What to do: Begin with the line that contains "for piece in" and end with the line that contains "zip(*points))), Vector(map(max, zip(*points)))", transcribing exactly each line in that stretch and no other.
....
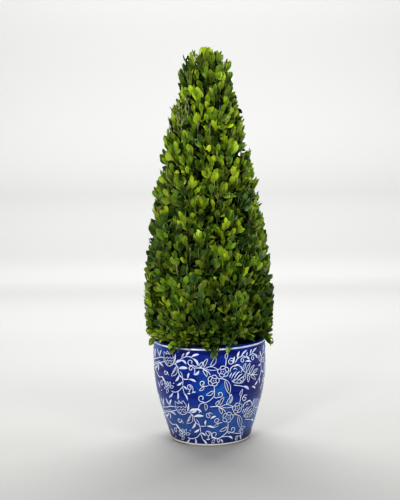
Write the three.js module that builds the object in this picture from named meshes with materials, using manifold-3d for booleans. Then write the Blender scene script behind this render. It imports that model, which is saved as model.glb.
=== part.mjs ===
// A boxwood cone topiary: a clipped cone of small leaves on one central stem, growing in soil in a
// round glazed pot. Millimetres, +Z up. The origin is the centre of the pot's flat underside.
//
// The pot and the soil are turned profiles. The stem is a tapering, slightly crooked rod. The cone is
// built in four tiers, stacked from the rim of the pot to the tip: each tier is a core, bored for the
// stem, with rows of leafy sprigs fused into it that lean outwards and upwards.
import * as THREE from "three";
import { mergeVertices } from "three/addons/utils/BufferGeometryUtils.js";
import Module from "manifold-3d";

// ---- Driving dimensions ----
const CLEARANCE = 0.4; // between solids that would otherwise touch

const POT_HEIGHT = 160;
const POT_RIM_RADIUS = 88;
const POT_UPRIGHT = 38; // the upright stretch of the wall, below the rim
const POT_BEND_RADIUS = 240; // the wall's curve from upright to leaning
const POT_LEAN = 16; // degrees the lower wall leans from upright
const POT_FOOT_ROUND = 3; // rounding between the wall and the underside
const POT_WALL = 7; // its lip is rounded right over
const POT_FLOOR = 9;
const POT_SIDES = 40;

const SOIL_TOP = 140;
const SOIL_CROWN = 3; // how far the soil sinks towards the wall of the pot

const STEM_TIP_Z = 548;
const STEM_RADIUS = 7.5; // above the root flare
const STEM_TIP_RADIUS = 2.2;
const STEM_FLARE = 6; // added to the radius at the soil
const STEM_FLARE_REACH = 9; // height over which the flare dies away
const STEM_SWAY = 3; // how far the crooked leader strays from the axis
const STEM_TWIST = 5; // radians that its sway turns through on the way up

const CROWN_TOP = 610;
const CROWN_DOME_Z = 570; // where the side ends and the dome begins
const CROWN_DOME_RADIUS = 38;
const CROWN_WIDEST_Z = 205;
const CROWN_WIDEST_RADIUS = 104;
const CROWN_BULGE = 5.5; // how far the side stands outside a straight cone at its middle
const CROWN_LOWEST_Z = 160; // the skirt's lowest leaf tips, just over the rim
const CROWN_LOWEST_RADIUS = 93;
const CROWN_SKIRT_ROUND = 0.25; // share of the skirt's height where its rounding is tightest
const CROWN_DOME_ROUND = 0.8; // share of the dome's radius where its rounding is tightest

const CORE_DEPTH = 15; // how far the core lies inside the leaf tips
const CORE_UNDERSIDE = 10; // how far the core reaches down inside the skirt
const CORE_SIDES = 20;

const TIER_TOPS = [232, 334, 446]; // where one tier's core meets the next one's
const TIER_RISE = 52; // degrees above level of the surface between two tiers
const TIER_CUP = 14; // width of the rising edge of that surface, inside the core
const TIER_GAP = 0.8;
const TIER_MARGIN = 1; // leaves keep this far from the next tier's space

const SPRIG_SPACING = 39; // between neighbours in a row
const SPRIG_ROW = 31; // between rows
const SPRIG_ROOT = 7; // depth of a sprig's root under the core's skin
const SPRIG_LIFT = 1.3; // how strongly sprigs turn upwards from square to the surface
const SPRIG_SKIRT_LIFT = 0.35; // the same at the skirt, where they droop
const SPRIG_JITTER = 9; // degrees a sprig may stray from its row's direction
const SPRIG_ROLL = 40; // degrees a sprig may be turned about its twig
const SPRIG_SHORTEST = 40; // from the root to the outline
const SPRIG_UNEVEN = 4; // how far some sprigs stay under the outline
const SPRIG_WANDER = 0.3; // share of the spacing that a sprig may stray along its row
const SPRIG_SKIRT = 0.25; // share of the outline over which the droop gives way to the full lift
const TWIG_RADIUS = 1.6;
const FINEST_EDGE = 0.05; // shorter edges left by the joins are merged away
const LEAF_LENGTH = 28;
const LEAF_WIDTH = 18;
const LEAF_BROADEST = 0.59; // share of the length from the root
const LEAF_THICKNESS = 1.2;
const LEAF_CUP = 0.9; // how far the middle of a leaf stands above its edge
const LEAF_SPLAY = 55; // degrees between a side leaf and its twig
const LEAF_STATIONS = [0.4, 0.7]; // shares of the twig where the two side leaves start

const { clamp, degToRad, lerp } = THREE.MathUtils;
const UP = new THREE.Vector3(0, 0, 1);
const wasm = await Module();
wasm.setup();

// ---- Small helpers ----

// A seeded stream of numbers from 0 to 1, so that every build grows the same plant.
function seededRandom(seed) {
  let state = seed;
  return () => {
    state = (state * 1664525 + 1013904223) % 4294967296;
    return state / 4294967296;
  };
}

function solidOf(geometry) {
  const bare = geometry.index ? geometry.toNonIndexed() : geometry.clone();
  bare.deleteAttribute("normal");
  bare.deleteAttribute("uv");
  const merged = mergeVertices(bare, 1e-4);
  return new wasm.Manifold(
    new wasm.Mesh({
      numProp: 3,
      vertProperties: merged.attributes.position.array,
      triVerts: new Uint32Array(merged.index.array),
    }),
  );
}

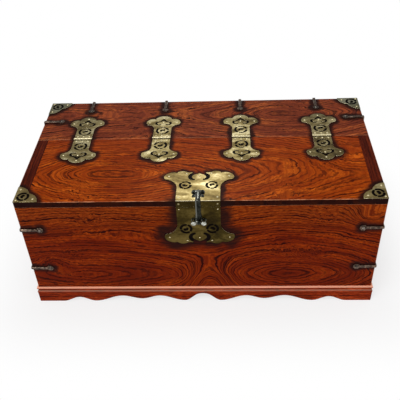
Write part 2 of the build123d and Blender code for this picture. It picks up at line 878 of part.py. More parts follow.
def hasp_mount():
    """Scalloped iron mount on the lock plate, notched for the hasp, with two pin lugs."""
    width = hasp_mount_half_width
    front = hasp_mount_front
    back = hasp_mount_back
    middle = (front + back) / 2
    face = mirrored_face(
        (width - 1.0, front),
        [
            ((width, front + 3.0), (width - 1.8, front + 6.0)),
            ((width - 3.2, front + 9.0), (width, middle)),
            ((width + 0.8, back - 6.0), (width - 2.5, back - 1.5)),
            ((width - 7.5, back - 2.2), (0, back)),
        ],
    )
    plate = Pos(0, front_y, plate_top) * extrude(face, hasp_mount_thickness)
    notch_half = hasp_knuckle_half_width + hasp_notch_side_gap
    notch_back = hasp_axis_y + hasp_knuckle_radius + hasp_notch_back_gap
    for side in (-1, 1):
        lug_middle = side * (notch_half + hasp_lug_width / 2)
        lug = Rot(0, 90, 0) * Cylinder(hasp_knuckle_radius, hasp_lug_width)
        plate = plate + Pos(lug_middle, hasp_axis_y, hasp_axis_z) * lug
    below = plate_top + hasp_axis_rise - hasp_knuckle_radius - 0.2
    low = (-notch_half, front_y, below)
    plate = plate - box_between(low, (notch_half, notch_back, plate_top + 4 * hasp_mount_thickness))
    seat = (-width * 2, front_y, plate_top - hasp_knuckle_radius)
    plate = plate - box_between(seat, (width * 2, front_y + 2 * back, plate_top))
    pin_hole = Rot(0, 90, 0) * Cylinder(hasp_pin_radius + pin_clearance, 4 * width)
    plate = plate - Pos(0, hasp_axis_y, hasp_axis_z) * pin_hole
    return cut_holes(plate, hasp_mount_nails())


def hasp_pin():
    """Pin through the mount's lugs and the hasp's knuckle."""
    half_length = hasp_knuckle_half_width + hasp_notch_side_gap + hasp_lug_width + pin_end_gap
    pin = headed_pin(hasp_pin_radius, half_length, hasp_pin_head_radius, hasp_pin_head_length)
    return Pos(0, hasp_axis_y, hasp_axis_z) * pin


# --- End handles -------------------------------------------------------------------------------
# Made on the right end, in axes where x is out of the end board, y along it and z up.
def handle_rose():
    """Lobed brass rose under one handle eye, on z = 0."""
    flower = Circle(rose_radius - rose_lobe_radius * 0.6)
    circle = rose_radius - rose_lobe_radius
    for index in range(rose_lobes):
        angle = radians(360 / rose_lobes * index)
        flower = flower + Pos(circle * cos(angle), circle * sin(angle)) * Circle(rose_lobe_radius)
    flower = flower - Circle(post_shank_radius + nail_clearance)
    return sheet_plate(flower)


def handle_eye():
    """Eye bolt through the end board: ring, neck, shank and clenched end, along z."""
    collar = turned(
        (0, handle_standoff - eye_ring_radius * 0.5),
        [
            ((eye_neck_radius, handle_standoff - eye_ring_radius * 0.5),),
            ((eye_neck_radius + 1.4, plate_thickness),),
            ((post_shank_radius, plate_thickness),),
            ((post_shank_radius, post_back),),
            ((post_clench_radius, post_back),),
            ((post_clench_radius, post_back - post_clench_thickness),),
            ((0, post_back - post_clench_thickness),),
        ],
    )
    ring = Cylinder(eye_ring_radius, 2 * eye_ring_half_width)
    hole = Cylinder(handle_bar_radius + handle_eye_clearance, 4 * eye_ring_radius)
    across = Pos(0, 0, handle_standoff) * Rot(90, 0, 0)
    return collar + across * ring - across * hole


def handle_bail():
    """Swinging bail in the plane of its two eyes, hanging down."""
    outer = handle_half_span + handle_end_overhang
    arm = handle_half_span - handle_arm_inset
    path = FilletPolyline(
        (-outer, 0),
        (-arm, 0),
        (-arm, -handle_drop),
        (arm, -handle_drop),
        (arm, 0),
        (outer, 0),
        radius=[
            handle_elbow_radius,
            handle_corner_radius,
            handle_corner_radius,
            handle_elbow_radius,
        ],
    )
    section = Plane(origin=(-outer, 0, 0), z_dir=(1, 0, 0)) * Circle(handle_bar_radius)
    bail = sweep(section, path=path)
    circles = bail.edges().filter_by(GeomType.CIRCLE)
    ends = [edge for edge in circles if abs(edge.center().X) > outer - 0.01]
    return chamfer(ends, handle_bar_radius * 0.4)


# --- Assembly ----------------------------------------------------------------------------------
def build_nodes():
    nodes = {}
    straps = strap_places()
    strap_nail_places = [spot for place in straps.values() for spot in strap_nails_at(place)]

    walls = carcase_walls()
    plinth_parts = plinth()

    post_hole = Cylinder(post_shank_radius + nail_clearance, 4 * board_thickness)
    eye_places = {}
    for name, side in sides.items():
        eye_places[name] = [
            outward(side * half_width, y, handle_height, name)
            for y in (-handle_half_span, handle_half_span)
        ]
        board = f"{name}_side_board"
        for place in eye_places[name]:
            walls[board] = walls[board] - place * post_hole
        place = outward(side * post_spacing / 2, front_y, post_height, "front")
        walls["front_board"] = walls["front_board"] - place * post_hole

    walls["front_board"] = cut_holes(walls["front_board"], lock_front_nails())
    walls = {name: cut_holes(board, strap_nail_places) for name, board in walls.items()}
    nodes.update(walls)
    nodes["bottom_board"] = bottom_panel(-bottom_clearance)

    rear_top = box_between(
        (-half_width, seam_y + seam_gap / 2, wall_top), (half_width, back_y, chest_height)
    )
    rear_top = rear_top - barrel_grooves()
    rear_nails = rear_hinge_nails() + corner_nails(1)
    rear_top = cut_holes(rear_top, rear_nails)
    nodes["rear_top_board"] = cut_holes(rear_top, strap_nail_places)

    nodes.update(plinth_parts)
    nodes["plinth_corner_blocks"] = plinth_corner_blocks()

    # Lid: a panel tongued into two end cleats.
    lid_nails = lid_hinge_nails() + corner_nails(-1) + lock_top_nails()
    lid_back = seam_y - seam_gap / 2
    panel_half = half_width - cleat_width
    middle_height = wall_top + top_thickness / 2
    panel = box_between((-panel_half, front_y, wall_top), (panel_half, lid_back, chest_height))
    tongue_reach = panel_half + cleat_tongue_length
    half_tongue = cleat_tongue_thickness / 2
    tongue = box_between(
        (-tongue_reach, front_y + cleat_tongue_length, middle_height - half_tongue),
        (tongue_reach, lid_back - cleat_tongue_length, middle_height + half_tongue),
    )
    panel = panel + tongue - barrel_grooves()
    panel = cut_holes(panel, lid_nails + hasp_mount_nails())
    nodes["lid_panel"] = cut_holes(panel, wrap_nails(), edge_nail_hole)
    for name, side in sides.items():
        near, far = sorted((side * panel_half, side * half_width))
        cleat = box_between((near, front_y, wall_top), (far, lid_back, chest_height))
        cleat = cleat - tongue
        nodes[f"lid_cleat_{name}"] = cut_holes(cleat, corner_nails(-1))

    # Hinges: a leaf on the lid, a leaf on the rear board and a pin.
    rear_leaf = hinge_leaf(0)
    lid_leaf = Rot(0, 0, 180) * hinge_leaf(1)
    for index, x in enumerate(hinge_places):
        place = Pos(x, seam_y, chest_height)
        nodes[f"hinge_{index + 1}_rear_leaf"] = place * rear_leaf
        nodes[f"hinge_{index + 1}_lid_leaf"] = place * lid_leaf
        nodes[f"hinge_{index + 1}_pin"] = place * hinge_pin()

    # Corner plates.
    corner_face = corner_plate_face()
    corner_plate = sheet_plate(corner_face)
    for u, v in corner_nail_places:
        corner_plate = corner_plate - Pos(u, v, plate_thickness) * plate_nail_hole
    mirrored_plate = mirror(corner_plate, about=Plane.YZ)
    nodes["corner_plate_front_left"] = Pos(-half_width, front_y, chest_height) * corner_plate
    nodes["corner_plate_front_right"] = Pos(half_width, front_y, chest_height) * mirrored_plate
    back_left = Rot(0, 0, 180) * mirrored_plate
    back_right = Rot(0, 0, 180) * corner_plate
    nodes["corner_plate_rear_left"] = Pos(-half_width, back_y, chest_height) * back_left
    nodes["corner_plate_rear_right"] = Pos(half_width, back_y, chest_height) * back_right

    # Lock.
    nodes["lock_plate_lid"] = lock_top_plate()
    nodes["lock_plate_front"] = lock_front_plate()
    for name, side in sides.items():
        nodes[f"lock_post_{name}"] = lock_post(side)
    nodes["hasp_mount"] = hasp_mount()
    nodes["hasp_pin"] = hasp_pin()
    nodes["hasp"] = hasp()

    # Straps.
    strap_solid = strap()
    for name, place in straps.items():
        nodes[name] = place * strap_solid

    # Handles at the two ends.
    for name, side in sides.items():
        places = eye_places[name]
        nodes[f"handle_roses_{name}"] = [place * handle_rose() for place in places]
        nodes[f"handle_eyes_{name}"] = [place * handle_eye() for place in places]
        upright = Plane(
            origin=(side * (half_width + handle_standoff), 0, handle_height),
            x_dir=(0, 1, 0),
            z_dir=(1, 0, 0),
        )
        nodes[f"handle_bail_{name}"] = upright * handle_bail()

    # Nails.
    nodes["lid_nails"] = nail_group(lid_nails) + nail_group(wrap_nails(), edge_nail)
    nodes["hasp_mount_nails"] = nail_group(hasp_mount_nails())
    nodes["rear_top_nails"] = nail_group(rear_nails)
    nodes["lock_plate_front_nails"] = nail_group(lock_front_nails())
    nodes["strap_nails"] = nail_group(strap_nail_places, strap_nail)
    return nodes


def write_nodes(nodes):
    os.makedirs("parts", exist_ok=True)
    for name, shape in nodes.items():
        solids = []
        for piece in shape if isinstance(shape, list) else [shape]:
            solids.extend((Pos(0, origin_shift, 0) * piece).solids())
        whole = Compound(children=solids) if len(solids) > 1 else solids[0]
        whole.label = name
        export_step(whole, f"parts/{name}.step")


write_nodes(build_nodes())
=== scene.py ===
import bmesh
import bpy
import json
from functools import cache
from math import cos, exp, hypot, pi, radians, sin, sqrt
from mathutils import Matrix, Vector
from mathutils.bvhtree import BVHTree


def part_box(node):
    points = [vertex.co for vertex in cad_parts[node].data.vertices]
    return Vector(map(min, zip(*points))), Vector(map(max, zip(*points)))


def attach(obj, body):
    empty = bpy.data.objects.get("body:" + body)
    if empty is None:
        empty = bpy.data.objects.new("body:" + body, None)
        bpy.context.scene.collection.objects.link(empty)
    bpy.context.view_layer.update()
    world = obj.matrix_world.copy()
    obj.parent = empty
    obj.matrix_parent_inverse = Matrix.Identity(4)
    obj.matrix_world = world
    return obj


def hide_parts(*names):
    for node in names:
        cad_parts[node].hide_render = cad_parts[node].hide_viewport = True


# Low coin chest in lacquered elm with aged brass and forged iron fittings.
# Metres, in the chest's own frame: +X to its right, -Y its front, +Z up, z = 0 the floor.
# Sizes written as N * MM are millimetres.
MM = 0.001

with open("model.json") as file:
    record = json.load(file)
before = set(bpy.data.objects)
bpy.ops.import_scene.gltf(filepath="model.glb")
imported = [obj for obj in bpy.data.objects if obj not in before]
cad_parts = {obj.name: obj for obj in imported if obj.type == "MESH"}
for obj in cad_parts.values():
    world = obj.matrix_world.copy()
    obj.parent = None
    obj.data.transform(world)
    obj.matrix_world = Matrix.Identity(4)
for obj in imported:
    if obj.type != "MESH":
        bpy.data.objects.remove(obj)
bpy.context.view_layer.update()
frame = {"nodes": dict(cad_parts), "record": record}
nodes = frame["nodes"]
record = frame["record"]
body_of_node = {
    node: body for body, members in record["behaviour"]["bodies"].items() for node in members
}
slot_of_node = {part["node"]: part["material_slot"] for part in record["subparts"]}
pin_low, pin_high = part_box("hinge_1_pin")
hinge_axis = (pin_low + pin_high) / 2

# --- Sizes of the finish ---
arris_radius = 1.4 * MM          # hand-planed rounding of the boards' outer edges
arris_steps = 4
mitre_start = 0.293              # share of an arris's radius at which it meets a 45-degree mitre
board_grid = 4.0 * MM            # spacing of a board's own points
thickness_steps = 4              # and the steps through its thickness
arris_wear_and_highlight_reach = 0.98 * arris_radius  # how far from an edge its arris is painted pale: partly wear, partly a painted highlight
least_radius = 0.05 * MM         # of an arris where it meets two others
board_crease = radians(38)       # a board's edges sharper than this aren't shaded round
faint_arris_wear_and_highlight = 0.45                 # share of pale on the arrises that are hardly rubbed: partly wear, partly a painted highlight
sheet_bevel = 0.6 * MM           # filed edge of the sheet brass
sheet_height = 4.0 * MM          # a flat plate is lower than this
forged_bevel = 1.1 * MM          # hammered edge of the hasp
strap_bevel = 1.4 * MM           # hammered edge of the straps
post_bevel = 0.4 * MM
plinth_bevel = 0.9 * MM
bevel_angle = radians(40)        # edges sharper than this are eased
barrel_radius = 2.8 * MM         # part of a hinge leaf worn to a polish and painted pale, partly a painted highlight, about the hinge axis
stain_and_shadow_reach = 18.0 * MM          # how far the dark stain, partly painted shadow, spreads round the fittings
front_stain_and_shadow_reach = 40.0 * MM    # and round the front lock plate, where it spreads farther
stain_and_shadow_edge = 0.85                # its darkness at a fitting's edge
stain_and_shadow_fall = 1.6                 # power of the distance by which it fades
covered_reach = 120.0 * MM       # the widest stretch of a plate, under which all is black with wax
piercing_reach = 18.0 * MM       # the widest stretch of a piercing
hinge_piercing = 10.0 * MM       # the same for the sides of the piercings in each kind of plate
plate_piercing = 12.0 * MM
wax_reach = 1.7 * MM             # how far the wax of a piercing creeps over the brass
wax_grid = 1.2 * MM              # spacing of a plate's points there
wax_passes = 6
plate_back = 0.1 * MM            # sides this near to a plate's back aren't waxed
ray_start = 0.05 * MM            # rays along a plate start this far from their face
outline_step = 0.5 * MM          # least spacing of the points of a fitting's outline
merge_step = 0.001 * MM          # points nearer than this are one
brass_nail = (2.5 * MM, 1.4 * MM)  # radius and height of a nail's head
strap_nail = (4.0 * MM, 2.6 * MM)
shank_radius = 0.85 * MM
short_shank = 8.5 * MM           # of the lid's nails
long_shank = 11.5 * MM
nail_crease = radians(50)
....
Result of this exercise:
        for piece in shape if isinstance(shape, list) else [shape]:
            solids.extend((Pos(0, origin_shift, 0) * piece).solids())
        whole = Compound(children=solids) if len(solids) > 1 else solids[0]
        whole.label = name
        export_step(whole, f"parts/{name}.step")


write_nodes(build_nodes())
=== scene.py ===
import bmesh
import bpy
import json
from functools import cache
from math import cos, exp, hypot, pi, radians, sin, sqrt
from mathutils import Matrix, Vector
from mathutils.bvhtree import BVHTree


def part_box(node):
    points = [vertex.co for vertex in cad_parts[node].data.vertices]
    return Vector(map(min, zip(*points))), Vector(map(max, zip(*points)))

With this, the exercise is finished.